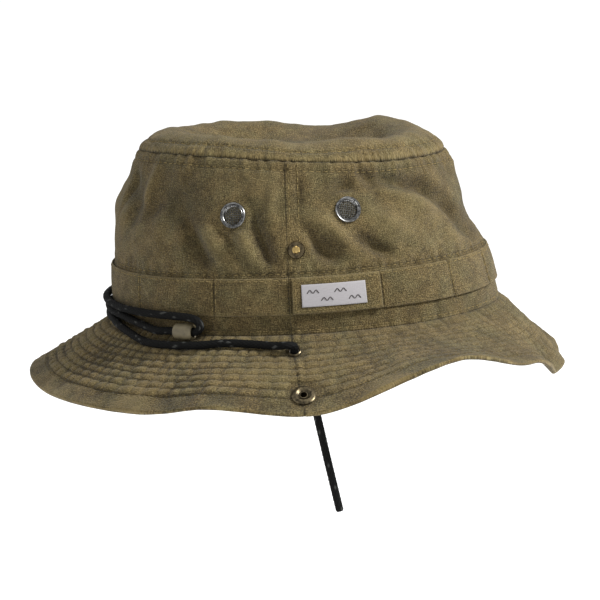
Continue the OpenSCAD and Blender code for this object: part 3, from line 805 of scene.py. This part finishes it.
def pucker(angle, height, size, seed):
    """Ripples of cloth gathered by a row of stitches: short along the row and long across it."""
    points = np.stack([HALF_LEN * cos_d(angle), HALF_WID * sin_d(angle), height * 0.22 + 0 * angle], -1)
    return noise_of(points, size, seed)


def crown_field(angle, z, base):
    """How far the crown wall's cloth stands out of its plain shape."""
    s = arc(angle)
    h = wall_h(angle)
    free = ease((z - 29) / 9) * ease((h - z) / 8)
    total = (fold_field(s, z) * 2 + noise_of(base, 30, 3.1) * 1.5 + noise_of(base, 12, 7.7) * 0.9) * free
    total += noise_of(base, 5.5, 1.7) * 0.28
    total += side_seam_field(s) * ease((h - z) / 2)
    ripples = pucker(angle, z, 3.4, 5.0)
    total += ripples * (1.1 * bell(h - z, 6.5) + 0.9 * bell(z - BAND_ROW, 4.5) + 0.5 * bell(z, 5))
    total -= 0.5 * bell(h - z - TIP_ROW, 0.8) + 0.9 * bell(h - z, 0.8)
    total -= 0.5 * bell(z - BAND_ROW, 0.7) + 0.3 * bell(z - LOWER_ROW, 0.6)
    covered = ease((z - BAND_LOW) / 1.5) * ease((BAND_HIGH - z) / 1.5)
    return (total * (1 - covered) - 0.3 * covered) * calm(base, WALL_FLATS)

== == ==

Give back each line above precisely as it stands.

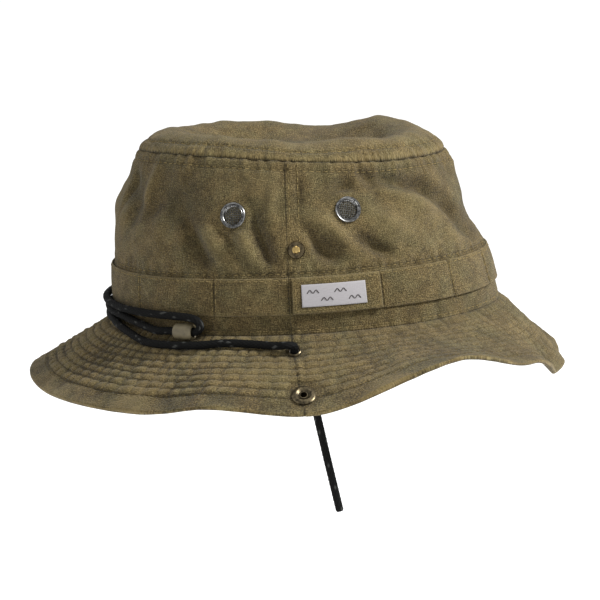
Continue the OpenSCAD and Blender code for this object: part 3, from line 805 of scene.py. This part finishes it.
def pucker(angle, height, size, seed):
    """Ripples of cloth gathered by a row of stitches: short along the row and long across it."""
    points = np.stack([HALF_LEN * cos_d(angle), HALF_WID * sin_d(angle), height * 0.22 + 0 * angle], -1)
    return noise_of(points, size, seed)


def crown_field(angle, z, base):
    """How far the crown wall's cloth stands out of its plain shape."""
    s = arc(angle)
    h = wall_h(angle)
    free = ease((z - 29) / 9) * ease((h - z) / 8)
    total = (fold_field(s, z) * 2 + noise_of(base, 30, 3.1) * 1.5 + noise_of(base, 12, 7.7) * 0.9) * free
    total += noise_of(base, 5.5, 1.7) * 0.28
    total += side_seam_field(s) * ease((h - z) / 2)
    ripples = pucker(angle, z, 3.4, 5.0)
    total += ripples * (1.1 * bell(h - z, 6.5) + 0.9 * bell(z - BAND_ROW, 4.5) + 0.5 * bell(z, 5))
    total -= 0.5 * bell(h - z - TIP_ROW, 0.8) + 0.9 * bell(h - z, 0.8)
    total -= 0.5 * bell(z - BAND_ROW, 0.7) + 0.3 * bell(z - LOWER_ROW, 0.6)
    covered = ease((z - BAND_LOW) / 1.5) * ease((BAND_HIGH - z) / 1.5)
    return (total * (1 - covered) - 0.3 * covered) * calm(base, WALL_FLATS)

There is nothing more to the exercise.